Another important point to examine is the relationship between economic development and the system of government. Some have stated that most economically advanced countries in the world today practice democratic forms of government. This is not a lie but if we go by the proposition in paragraph two, we begin to question if these countries are truly democratic. Even if they are democratic as claimed, did they develop before or after adopting their said democratic forms of government? What about others such as Algeria, Tunisia who have developed under different systems of government?
According to the Human Development Index 2021, the top 10 most developed countries in Africa in order of merit include Seychelles, Mauritius, Algeria, Tunisia, Botswana, Libya, South Africa, Gabon, Egypt, and Morocco whereas the least developed from the bottom include Somalia, Niger, Chad, South Sudan, Burundi, Mali, Burkina Faso, Eritrea, Sierra Leone, and Guinea Bissau. On the other hand, the 10 most democratic countries in Africa are Mauritius, Cape Verde, Botswana, South Africa, Namibia, Ghana, Lesotho, Malawi, Madagascar, and Senegal as reported by Statista 2020 while at the bottom of the list are Democratic Republic of Congo, Central African Republic, Chad, Equatorial Guinea, Burundi, Eritrea, Guinea Bissau, Djibouti, Cameroon, and Togo.
Though a nexus exists between economic growth and democracy as demonstrated by the case of European and North American countries as well as some isolated cases like Japan, the situation is a little different for Africa. Mauritius proves the economic growth and democracy nexus thesis by appearing amongst the first three in both human development and democracy indexes on the African continent. It is surprising that Seychelles which happens to come first in the human development index is not included on the democracy index list citing the 2019 ranking of democracies in Africa according to the EIU, and Statista 2020. Algeria, Tunisia, Libya, Gabon, Egypt, and Morocco, which are among the first 10 most developed countries in Africa, fail to appear on the list of the 10 most democratic countries in Africa. Cape Verde, Namibia, Ghana, Lesotho, Malawi, Madagascar and Senegal which are amongst the top 10 most democratic countries in Africa fail to also appear amongst the 10 most developed countries. With this, we can question whether economic growth is truly connected to political advancement. That notwithstanding, none of the countries which comes at the bottom of the democracy index in Africa also appear on the first 10 of the most developed but neither are they on the least developed as well except for Chad, Burundi, Eritrea and Guinea Bissau which further illustrates the mismatch between development and democracy in Africa.

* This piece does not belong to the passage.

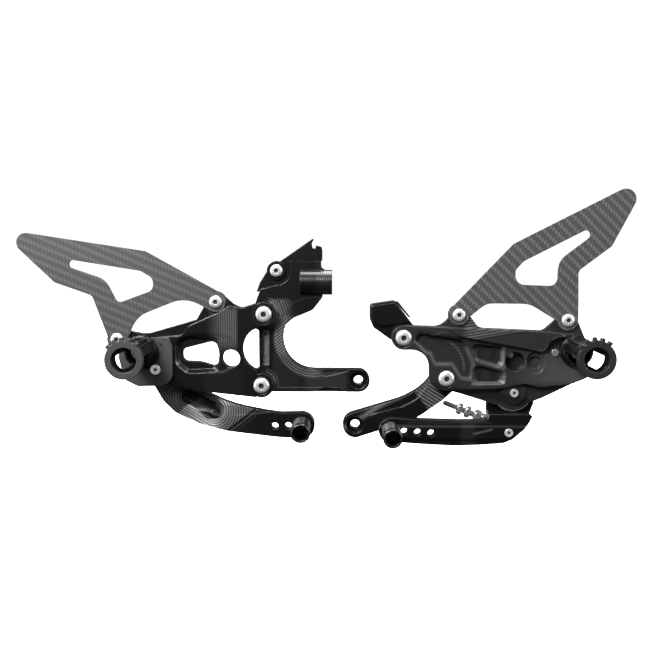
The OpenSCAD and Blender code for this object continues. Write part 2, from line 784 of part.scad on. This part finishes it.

Back to the debate of whether representative democracy is the best option for Africa, we can see that based on the presidential term limits and human development indicators, the continent seems to be an exceptional case. A good reason for this could be the continent’s colonial history as mentioned in the introduction, and the fact that democracy as philosophy differs from democracy as a practice. One other interesting question we can ask proponents of the development and democracy nexus is which comes first? Development of democracy? If the most advanced democracies in the world today attained a certain level of economic development before embracing democratic institutions or had democratic institutions to drive development, we can question how true their hypothesis is because development often comes at the cost of violating human rights, invading other countries and restricting freedoms. For example, America was built on a history of slavery and Europe on a history of colonialism. So how true are these countries democratic in both the philosophical and practical sense of the word especially given the fact they are those very critical of Africa. Therefore it is right to argue that representative democracy remains an ideal form of government for Africa but it is not true that it is best. In conclusion, I would argue that whatever form of government that guarantees the development of any African country without infringing on human rights, transparency, the rule of law and freedoms is best for that country.